How to Use Body Language Without Becoming Paranoid

The healthiest way to use body language knowledge is to treat it as a source of curiosity rather than suspicion. If you notice a quick change in facial expression, a sudden shift in posture, or a rise in visible tension, you do not have to jump to a conclusion. Instead, you can mentally note that something in the interaction may be emotionally significant. That observation can help you slow down, ask a better question, or pay closer attention to the topic at hand. It does not require you to decide instantly what the other person feels or why.

This more measured approach protects both accuracy and empathy. It keeps you open to complexity. A person can be anxious and honest.
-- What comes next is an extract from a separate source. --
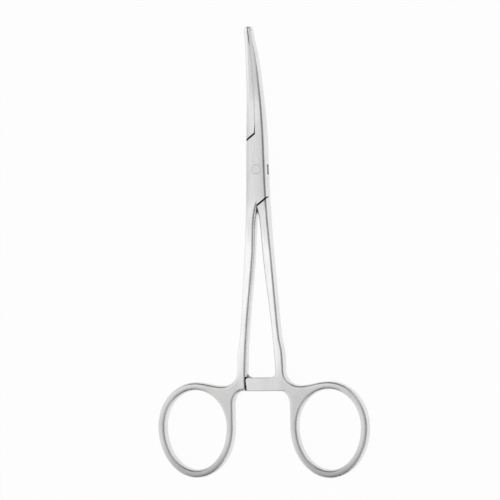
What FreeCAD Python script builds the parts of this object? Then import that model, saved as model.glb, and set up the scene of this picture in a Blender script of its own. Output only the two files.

They can smile and still feel hurt. They can look tense because they care, not because they are lying. When you use body language as a prompt for deeper listening instead of a shortcut to certainty, your communication becomes more grounded and more humane.

The Most Reliable Signal Is Often Emotional Consistency Over Time

If there is one principle that tends to be more reliable than isolated cues, it is consistency over time. Does the person’s verbal message generally align with their emotional tone across multiple interactions? Do the same tensions appear around the same topics? Do you notice recurring mismatches that suggest a deeper unresolved issue? Reliability usually emerges from patterns, not from one dramatic moment. A single cue may be misleading. Repeated incongruence across time is often more informative.

In the end, body language is most useful when it reminds us that human communication is layered. Words matter. Tone matters. Context matters. Facial expression matters. Nervous system activation matters. But no single layer tells the whole truth on its own. The more you understand that, the less likely you are to reduce people to stereotypes and the more likely you are to notice what is emotionally real without pretending you can read minds.